DATA »

○ ○ ○ ○ ○

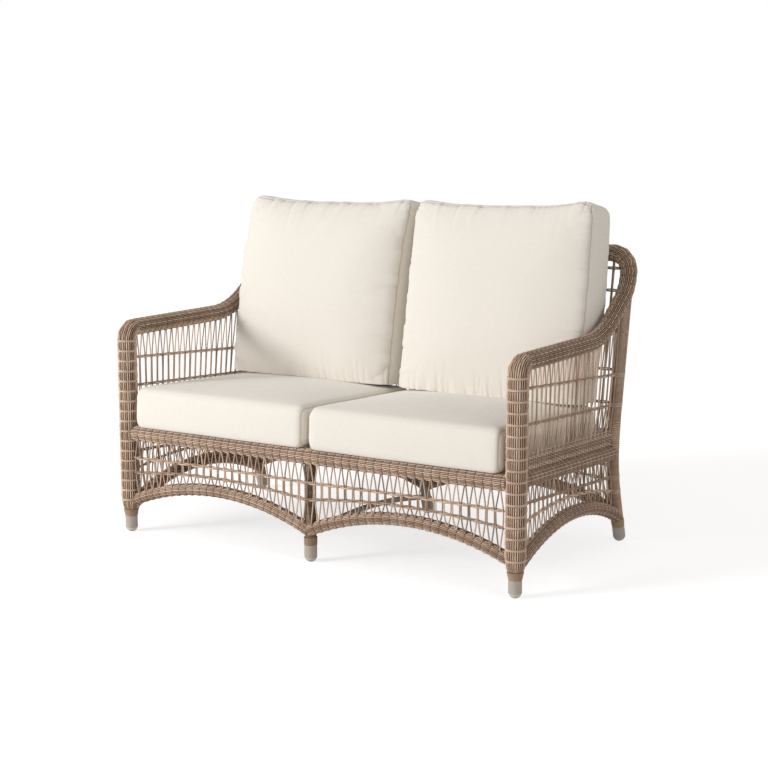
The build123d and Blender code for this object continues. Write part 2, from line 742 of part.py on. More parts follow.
# A back cushion leans on the top rail and stands on its seat cushion.
lean = radians(back_cushion_lean)
lean_offset = half_boxing + back_rear_crown + rest_clearance + arm_cover_diameter / 2
back_sink_height = seat_height(seat_rear_y) + seat_cushion_thickness - back_cushion_sink
back_origin_y = (top_rail_y - lean_offset / cos(lean)
                 - (top_rail_axis_height - back_sink_height) * tan(lean))
back_height = (back_cushion_top_height - half_boxing * sin(lean) - back_sink_height) / cos(lean)


def zip_set(plane, wall):
    """A slot, a coil and a slider on a zip's line: x along it, z out of the cloth."""
    reach = cover_cloth * 2 + wall
    slot = plane * Pos(0, 0, -reach) * Box(zip_length, zip_tape_width, 2 * reach + zip_coil_height)
    coil = plane * Pos(0, 0, (zip_coil_height - reach) / 2) * Box(
        zip_length, zip_coil_width, zip_coil_height + reach)
    lift = zip_slider_clearance
    height = zip_slider_thickness
    channel = zip_coil_width + 2 * zip_slider_clearance
    block = Pos(-(zip_length - zip_slider_length) / 2, 0, lift + height / 2) * Box(
        zip_slider_length, zip_slider_width, height)
    groove = Box(zip_length, channel, 2 * (zip_coil_height + zip_slider_clearance))
    return slot, coil, plane * (block - Pos(-zip_length / 4, 0, 0) * groove)


for name, side in sides:
    x = side * (seat_cushion_width + seat_cushion_gap) / 2
    plane = deck_plane.offset(rest_clearance)
    middle_y = (seat_rear_y - seat_cushion_depth / 2 - front_y) * hypot(1, slope)
    plane = Plane(origin=plane.from_local_coords((x, middle_y, 0)), x_dir=(1, 0, 0),
                  z_dir=deck_plane.z_dir)

    def seat(shrink):
        return cushion(plane, seat_cushion_width, seat_cushion_depth, seat_corner_radius,
                       seat_drawn_in, seat_layers, shrink)

    def back_hollow(shrink):
        """What a back cushion gives way to: the seat cushion and the space beside it."""
        return [seat(-rest_clearance - shrink),
                below(deck_plane, seat_cushion_thickness + 2 * rest_clearance + shrink)]

    back_x = side * (back_cushion_width + back_cushion_gap) / 2 + back_cushion_shift
    back = Plane(origin=(back_x, back_origin_y, back_sink_height), x_dir=(1, 0, 0),
                 z_dir=(0, -cos(lean), sin(lean)))
    back_middle = Plane(origin=back.from_local_coords((0, back_height / 2, 0)), x_dir=(1, 0, 0),
                        z_dir=back.z_dir)

    def back_body(shrink):
        whole = cushion(back_middle, back_cushion_width, back_height, back_corner_radius,
                        back_drawn_in, back_layers, shrink)
        return trim(whole, back_hollow(shrink))

    side_span = seat_cushion_width - 2 * seat_corner_radius
    wall_dip = seat_drawn_in * (zip_length / side_span) ** 2
    seat_zip = Plane(origin=plane.from_local_coords(
        (0, seat_cushion_depth / 2 - seat_drawn_in + wall_dip, seat_cushion_thickness / 2)),
        x_dir=(-1, 0, 0), z_dir=plane.y_dir)
    back_zip = Plane(origin=back.from_local_coords(
        (0, back_zip_height, -half_boxing - back_rear_crown)),
        x_dir=(-1, 0, 0), z_dir=-back.z_dir)
    for cushion_name, filling, body, zip_plane, wall in (
            (f"{name}_seat", "foam", seat, seat_zip, seat_drawn_in),
            (f"{name}_back", "fill", back_body, back_zip, 0)):
        whole, inside = body(0), body(cover_cloth)
        slot, coil, slider = zip_set(zip_plane, wall)
        shell = whole - inside
        parts[f"{cushion_name}_cover"] = shell - slot
        parts[f"{cushion_name}_{filling}"] = body(filling_shrink)
        parts[f"{cushion_name}_zip"] = (shell & slot) + (coil - inside)
        parts[f"{cushion_name}_zip_slider"] = slider

os.makedirs("parts", exist_ok=True)
for name, shape in parts.items():
    export_step(shape, f"parts/{name}.step")
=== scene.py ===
import bpy
import bmesh
import json
import random
from math import atan2, cos, hypot, pi, radians, sin, sqrt, tan
from mathutils import Matrix, Vector, noise


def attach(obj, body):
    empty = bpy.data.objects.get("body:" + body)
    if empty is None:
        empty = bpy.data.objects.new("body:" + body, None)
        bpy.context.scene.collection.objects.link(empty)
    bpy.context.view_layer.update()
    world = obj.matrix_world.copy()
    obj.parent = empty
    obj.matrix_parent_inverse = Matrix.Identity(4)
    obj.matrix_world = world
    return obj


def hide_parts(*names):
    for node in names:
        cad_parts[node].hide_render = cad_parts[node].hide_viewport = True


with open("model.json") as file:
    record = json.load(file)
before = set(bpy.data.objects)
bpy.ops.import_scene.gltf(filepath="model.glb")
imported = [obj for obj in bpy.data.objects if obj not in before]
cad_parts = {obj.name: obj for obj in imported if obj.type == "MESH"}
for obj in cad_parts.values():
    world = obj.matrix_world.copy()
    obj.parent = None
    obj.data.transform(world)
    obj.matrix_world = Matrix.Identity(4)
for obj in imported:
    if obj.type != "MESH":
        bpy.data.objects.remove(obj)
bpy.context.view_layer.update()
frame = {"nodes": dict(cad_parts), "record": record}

random.seed(7)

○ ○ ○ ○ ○

WHAT THIS TASK INVOLVES » The first line to be transcribed is the one containing "shell - slot", and the last is the one containing "before = set(bpy.data.objects)". Transcribe exactly those lines and nothing else.

RESULT »
        parts[f"{cushion_name}_cover"] = shell - slot
        parts[f"{cushion_name}_{filling}"] = body(filling_shrink)
        parts[f"{cushion_name}_zip"] = (shell & slot) + (coil - inside)
        parts[f"{cushion_name}_zip_slider"] = slider

os.makedirs("parts", exist_ok=True)
for name, shape in parts.items():
    export_step(shape, f"parts/{name}.step")
=== scene.py ===
import bpy
import bmesh
import json
import random
from math import atan2, cos, hypot, pi, radians, sin, sqrt, tan
from mathutils import Matrix, Vector, noise


def attach(obj, body):
    empty = bpy.data.objects.get("body:" + body)
    if empty is None:
        empty = bpy.data.objects.new("body:" + body, None)
        bpy.context.scene.collection.objects.link(empty)
    bpy.context.view_layer.update()
    world = obj.matrix_world.copy()
    obj.parent = empty
    obj.matrix_parent_inverse = Matrix.Identity(4)
    obj.matrix_world = world
    return obj


def hide_parts(*names):
    for node in names:
        cad_parts[node].hide_render = cad_parts[node].hide_viewport = True


with open("model.json") as file:
    record = json.load(file)
before = set(bpy.data.objects)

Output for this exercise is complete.